* _TASK_:
Search the material below for the word "this" and copy every line in which it occurs.

**** DATA EXTRACT

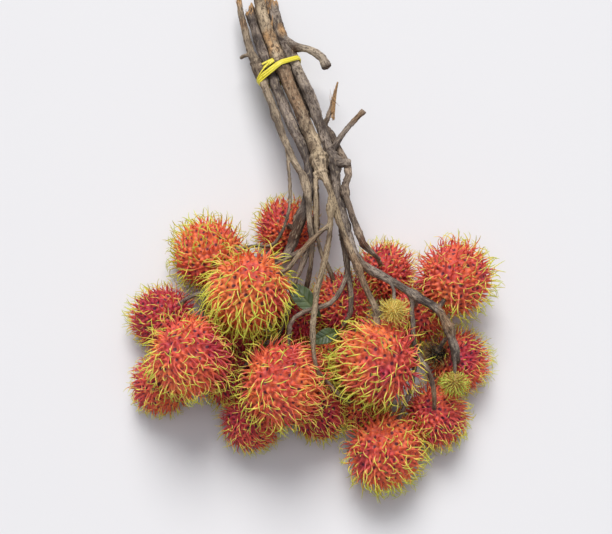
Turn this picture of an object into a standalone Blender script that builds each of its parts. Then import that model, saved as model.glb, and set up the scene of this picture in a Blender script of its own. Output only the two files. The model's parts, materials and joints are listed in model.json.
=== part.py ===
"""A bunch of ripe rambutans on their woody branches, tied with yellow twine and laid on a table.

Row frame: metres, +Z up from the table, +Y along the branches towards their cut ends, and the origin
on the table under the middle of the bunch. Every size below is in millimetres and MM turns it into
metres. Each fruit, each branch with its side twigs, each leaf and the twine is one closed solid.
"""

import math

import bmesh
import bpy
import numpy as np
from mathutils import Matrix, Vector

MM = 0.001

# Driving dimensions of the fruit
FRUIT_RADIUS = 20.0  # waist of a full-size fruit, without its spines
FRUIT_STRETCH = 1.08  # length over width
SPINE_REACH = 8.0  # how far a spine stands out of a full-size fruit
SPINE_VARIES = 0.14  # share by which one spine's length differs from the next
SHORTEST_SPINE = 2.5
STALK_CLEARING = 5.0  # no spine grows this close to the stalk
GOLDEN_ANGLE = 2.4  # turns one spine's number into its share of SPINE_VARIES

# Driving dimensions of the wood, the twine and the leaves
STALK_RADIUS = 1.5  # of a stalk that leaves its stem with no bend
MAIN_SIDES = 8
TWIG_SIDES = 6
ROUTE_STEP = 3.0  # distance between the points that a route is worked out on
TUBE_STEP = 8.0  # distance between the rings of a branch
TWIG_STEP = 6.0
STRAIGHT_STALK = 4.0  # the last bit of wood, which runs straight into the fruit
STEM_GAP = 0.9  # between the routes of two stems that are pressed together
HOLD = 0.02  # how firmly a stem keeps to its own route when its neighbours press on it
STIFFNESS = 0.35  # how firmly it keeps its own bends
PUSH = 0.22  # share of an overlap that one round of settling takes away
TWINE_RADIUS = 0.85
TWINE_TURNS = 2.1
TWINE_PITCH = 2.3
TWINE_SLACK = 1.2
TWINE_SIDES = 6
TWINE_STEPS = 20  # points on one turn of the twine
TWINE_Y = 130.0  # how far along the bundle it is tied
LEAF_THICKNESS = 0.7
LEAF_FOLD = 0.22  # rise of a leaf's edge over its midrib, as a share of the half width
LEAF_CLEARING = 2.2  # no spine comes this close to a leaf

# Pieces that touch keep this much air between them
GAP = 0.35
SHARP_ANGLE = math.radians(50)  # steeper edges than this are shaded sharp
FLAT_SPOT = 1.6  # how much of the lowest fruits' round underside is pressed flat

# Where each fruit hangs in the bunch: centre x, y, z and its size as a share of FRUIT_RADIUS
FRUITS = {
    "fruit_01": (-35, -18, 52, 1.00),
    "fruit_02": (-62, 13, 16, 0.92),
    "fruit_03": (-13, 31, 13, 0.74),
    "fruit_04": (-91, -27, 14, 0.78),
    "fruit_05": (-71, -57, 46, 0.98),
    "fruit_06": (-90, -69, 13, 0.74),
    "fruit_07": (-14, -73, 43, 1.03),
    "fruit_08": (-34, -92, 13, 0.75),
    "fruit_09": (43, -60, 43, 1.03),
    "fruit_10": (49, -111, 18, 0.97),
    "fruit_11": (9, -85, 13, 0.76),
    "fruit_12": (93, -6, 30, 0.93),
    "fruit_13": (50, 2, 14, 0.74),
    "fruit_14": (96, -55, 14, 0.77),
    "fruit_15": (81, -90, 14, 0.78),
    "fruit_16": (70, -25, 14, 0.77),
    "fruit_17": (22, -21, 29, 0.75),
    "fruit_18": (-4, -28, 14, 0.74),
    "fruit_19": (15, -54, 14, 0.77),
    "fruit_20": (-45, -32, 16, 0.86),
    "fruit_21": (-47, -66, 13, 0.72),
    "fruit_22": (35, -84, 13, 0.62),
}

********

* _WRITTEN ANSWER_:
Turn this picture of an object into a standalone Blender script that builds each of its parts. Then import that model, saved as model.glb, and set up the scene of this picture in a Blender script of its own. Output only the two files. The model's parts, materials and joints are listed in model.json.
STALK_CLEARING = 5.0  # no spine grows this close to the stalk
LEAF_CLEARING = 2.2  # no spine comes this close to a leaf
# Pieces that touch keep this much air between them
SHARP_ANGLE = math.radians(50)  # steeper edges than this are shaded sharp